I was personally in love with the persona of the Widow, a figure who features in several of these poems and whose words examine the shadows of the past. You can learn more about Vatomsky and her work in this spotlight interview.
“They didn’t tell me where the funeral was but I know it’s everywhere, so I brew tea the Russian way my mother taught me — strength necessitates dilution. There is always tea and there are always lemons. Consistency is a little gift. That’s the German word for poison, you know, and I’m anticipating my own blue lips because it’s me who was the goth all these years wasn’t it?”
— from “The Widow Tells an Anecdote”, And the Whale
The Sign of the Dragon by Mary Soon Lee
First place winner of the 2021 Elgin Award, The Sign of the Dragon relates an epic fantasy about a young king who must to defend his kingdom against a number of outside forces, both human and terrifyingly otherworldly. King Xau is a wonderfully mythic figure, one of honor, nobility, and subtle magic — evoking the same magical quality of Arthurian legends, but from a fictional Chinese perspective. The language is lyrical and light, drawing the reader into the intimacy of the tale.

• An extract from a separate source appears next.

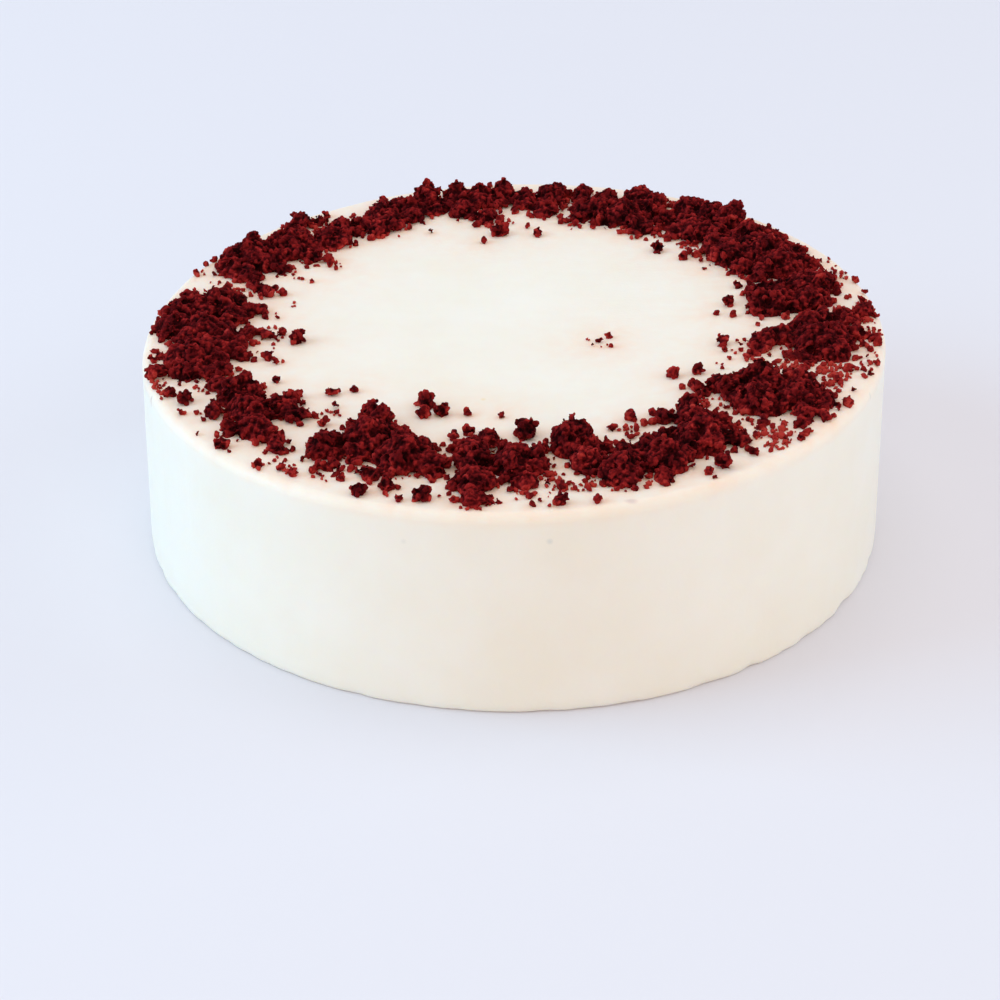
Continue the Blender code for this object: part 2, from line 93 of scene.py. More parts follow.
# How the frosting departs from its plain form, in millimetres where no unit is given. A layer of noise is its
# features' size, its height, and a shift that sets it off from the others
NOISE_SHIFT = (1.0, 0.7, -1.3)
SIDE_LAYERS = [(45 * MM, 0.22, 0.0), (13 * MM, 0.10, 5.0)]
SCRAPER_LAYERS = [(4 * MM, 0.035, 9.0)]
SCRAPER_STRETCH = 0.25
DIP_LAYERS = [(50 * MM, 0.18, 7.0)]
STROKE_LAYERS = [(14 * MM, 0.07, 3.0)]
STROKE_STRETCH = 0.35
RIM_LAYERS = [(22 * MM, 0.26, 13.0), (6 * MM, 0.12, 17.0)]
RIM_BAND = 3.5 * RIM_ROUND
RIM_BAND_HEIGHT = 5 * MM
BELOW_TOP = 0.1 * MM
SIDE_SHRINK = 0.30
TOP_SHRINK = 0.12
LEAST_SHRINK = 0.02
TOP_DROP = 0.15

# The ragged foot: noise kept in a range, and where it is more ragged, as (angle, spread in degrees, how much)
FOOT_BAND = 2.6 * MM
FOOT_SHRINK = 0.25
FOOT_LAYERS = [(5.5 * MM, 1.6, 21.0)]
FOOT_RANGE = (-0.25, 1.0)
FOOT_RAGGED = 0.35
RAGGED_PLACES = [(318.0, 26.0, 0.65), (249.6, 2.0, 0.5)]

# The crumbs' grain: the skin's noise, which is kept low in its largest layer so that it cuts in more than out
LARGE_GRAIN = (3.6 * MM, 4.0)
LARGE_GRAIN_TOP = 0.1
LARGE_GRAIN_DEPTH = 1.1
GRAIN_LAYERS = [(1.7 * MM, 0.24, 1.0), (0.8 * MM, 0.28, 2.0), (0.5 * MM, 0.18, 3.0)]
GRAIN_SWELL = 0.02

# The crumbs
VOXEL = 0.39 * MM
STRAY_VOXEL = 0.33 * MM
EDGE_VOXEL = 0.42 * MM
ROOM_AT_TOP = 0.02 * MM
HEAP_DROP = 0.45 * MM
UP = Vector((0.0, 0.0, 1.0))
RAY_STEP = 0.001 * MM
# The painted shade in the crumbs' hollows: the rounds of smoothing that find them, and the depth over which
# it darkens
HOLLOW_ROUNDS = 8
HOLLOW_DEPTH = 0.42 * MM
# The height over the frosting within which the crumbs get a painted glow
FROSTING_GLOW_HEIGHT = 2.6 * MM
CLUMP_SIZE = 6.5 * MM
CREASE_SHARE = 0.20
CREASE_DEPTH = 1.7 * MM
CREASE_SHIFT = 41.0
LOOSE_HEIGHT = 2.8 * MM
LOOSE_SIZE = 3.4 * MM
LOOSE_SHIFT = 31.0
LOOSE_FROM = 0.10
TRIES_PER_CUBIC_MM = 2.0
SMALLEST_BALL = 0.42 * MM
LARGEST_BALL = 2.6 * MM
LARGEST_SHARES = (0.6, 1.0)
BALL_SPACING = 0.66
BALL_TONE = 0.55
KNOB_TONE = 0.45
KNOB_COVER = 20
KNOB_LEAST = 3
KNOB_MIDDLE = 1.4 * MM
KNOB_RADII = (0.30 * MM, 0.40 * MM, 0.85 * MM)
KNOB_REACHES = (0.88, 1.30)
GRIT_SHARE = 0.011
GRIT_RADII = (0.20 * MM, 0.30 * MM, 0.60 * MM)
GRIT_LIFTS = (-0.3, 0.5)
GRIT_TONES = (0.1, 1.0)
# The grit's painted shade is one fixed level
GRIT_RELIEF_SHADE = 0.62
GRIT_JITTER = 0.35
GRIT_STRETCH = 0.4
SAME_PLACE = 0.002 * MM

HEAPS = sorted(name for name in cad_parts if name.startswith("crumbs_"))


def top_plane(across):
    """The height of the leaning top at a distance across."""
    return CAKE_HEIGHT + across * math.tan(TOP_LEAN)


def mesh_object(name, points, faces, smooth=True):
    """An object of the given points and faces, shaded smooth or flat."""
    mesh = bpy.data.meshes.new(name)
    mesh.from_pydata(points, [], faces)
    mesh.polygons.foreach_set("use_smooth", [smooth] * len(mesh.polygons))
    mesh.update()
    thing = bpy.data.objects.new(name, mesh)
    bpy.context.scene.collection.objects.link(thing)
    return thing


def points_of(mesh):
    """A mesh's points as rows of numbers."""
    points = np.zeros(len(mesh.vertices) * 3)
    mesh.vertices.foreach_get("co", points)
    return points.reshape(-1, 3)


def normals_of(mesh):
    """A mesh's normals at its points, as rows of numbers."""
    normals = np.zeros(len(mesh.vertices) * 3)
    mesh.vertex_normals.foreach_get("vector", normals)
    return normals.reshape(-1, 3)


def move_points(mesh, points):
    """Puts a mesh's points in new places."""
    mesh.vertices.foreach_set("co", points.ravel())
    mesh.update()


def apply_modifiers(thing):
    """Puts the evaluated mesh in place of the object's own and drops its modifiers."""
    depsgraph = bpy.context.evaluated_depsgraph_get()
    finished = bpy.data.meshes.new_from_object(thing.evaluated_get(depsgraph))
    thing.modifiers.clear()
    rough = thing.data
    thing.data = finished
    bpy.data.meshes.remove(rough)


def add_value(mesh, name, values):
    """A number for each point of the mesh, which its material reads by name."""
    attribute = mesh.attributes.new(name, "FLOAT", "POINT")
    attribute.data.foreach_set("value", np.asarray(values, np.float32))


def noise_at(points, size, shift=0.0):
    """Smooth noise from -1 to 1 at each point, with features of this size."""
    offset = Vector([shift * part for part in NOISE_SHIFT])
    return np.array([noise.noise(Vector(point) / size + offset) for point in points])


def layered_noise(points, layers, start=0.0):
    """Several layers of noise added to a start value, in millimetres."""
    total = start
    for size, height, shift in layers:
        total = total + noise_at(points, size, shift) * height
    return total


def creases_at(points):
    """How deep each point lies in a crease between two clumps: 1 in its middle, 0 on the clumps."""
    level = np.abs(noise_at(points, CLUMP_SIZE, CREASE_SHIFT))
    return np.clip(1.0 - level / CREASE_SHARE, 0.0, 1.0)


# Frosting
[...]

“Who saw them raft over the river,
three hours before daybreak?
Who saw their half-dark lanterns
glimmer on helmut and sheild?
The heron in the reeds;
the crane startled to air.”
— from “Crossing”, The Sign of the Dragon
Waking the Witch: Reflections on Women, Magic, and Power by Pam Grossman
Part memoir, part historical and cultural analysis, Waking the Witch examines the concept of witches and witchcraft throughout the ages, from inquisitors hunting down supposed witching across Europe to how witches are portrayed in media, to the witchy ways in which some artists engage with their work. It’s a fascinating exploration — one that makes me want to dive deeper into some of the art, history, and cultural subjects that Grossman discusses.